*Source material*:
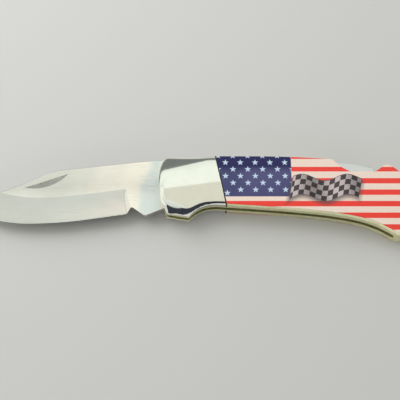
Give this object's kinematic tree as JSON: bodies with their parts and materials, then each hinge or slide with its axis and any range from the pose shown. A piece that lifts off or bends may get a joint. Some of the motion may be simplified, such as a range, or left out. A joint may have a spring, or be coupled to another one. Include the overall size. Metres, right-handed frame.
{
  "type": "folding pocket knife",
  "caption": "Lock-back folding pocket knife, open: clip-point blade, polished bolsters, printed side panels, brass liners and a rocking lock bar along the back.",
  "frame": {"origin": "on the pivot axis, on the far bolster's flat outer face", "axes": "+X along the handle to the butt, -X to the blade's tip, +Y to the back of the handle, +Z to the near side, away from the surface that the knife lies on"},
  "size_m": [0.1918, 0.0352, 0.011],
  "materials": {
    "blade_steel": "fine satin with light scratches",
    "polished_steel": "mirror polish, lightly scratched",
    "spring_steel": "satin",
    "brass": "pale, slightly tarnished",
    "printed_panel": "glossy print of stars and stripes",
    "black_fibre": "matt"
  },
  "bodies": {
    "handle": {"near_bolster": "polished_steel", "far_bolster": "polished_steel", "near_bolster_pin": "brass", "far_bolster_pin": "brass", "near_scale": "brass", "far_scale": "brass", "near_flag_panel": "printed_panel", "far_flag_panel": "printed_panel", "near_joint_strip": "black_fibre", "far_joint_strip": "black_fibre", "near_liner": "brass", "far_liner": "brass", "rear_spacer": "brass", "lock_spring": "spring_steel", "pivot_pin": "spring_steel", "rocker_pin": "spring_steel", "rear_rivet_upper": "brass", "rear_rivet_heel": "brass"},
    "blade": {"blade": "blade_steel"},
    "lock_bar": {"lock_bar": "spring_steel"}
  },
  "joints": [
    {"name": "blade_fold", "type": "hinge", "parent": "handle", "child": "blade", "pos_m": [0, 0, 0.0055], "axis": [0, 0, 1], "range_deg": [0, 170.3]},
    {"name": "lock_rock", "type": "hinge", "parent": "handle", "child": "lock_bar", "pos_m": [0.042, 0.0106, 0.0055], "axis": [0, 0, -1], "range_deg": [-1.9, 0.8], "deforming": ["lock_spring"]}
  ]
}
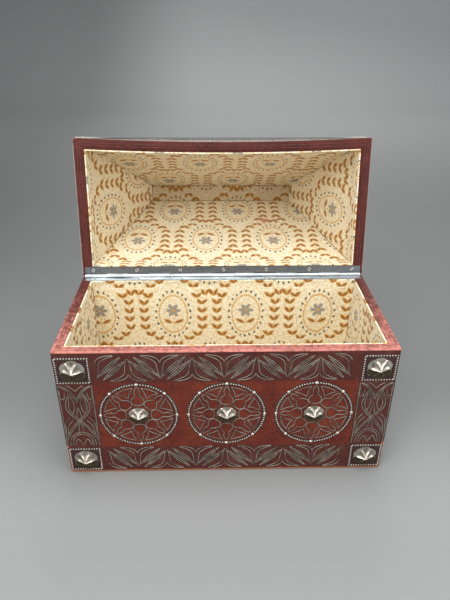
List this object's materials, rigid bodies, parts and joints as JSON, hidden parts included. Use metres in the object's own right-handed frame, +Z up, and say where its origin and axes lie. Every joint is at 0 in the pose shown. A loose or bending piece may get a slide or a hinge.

*Aim of the exercise*: Copy every line from the records above that contains the word "joints".

*Full output*:
  "joints": [
List this object's materials, rigid bodies, parts and joints as JSON, hidden parts included. Use metres in the object's own right-handed frame, +Z up, and say where its origin and axes lie. Every joint is at 0 in the pose shown. A loose or bending piece may get a slide or a hinge.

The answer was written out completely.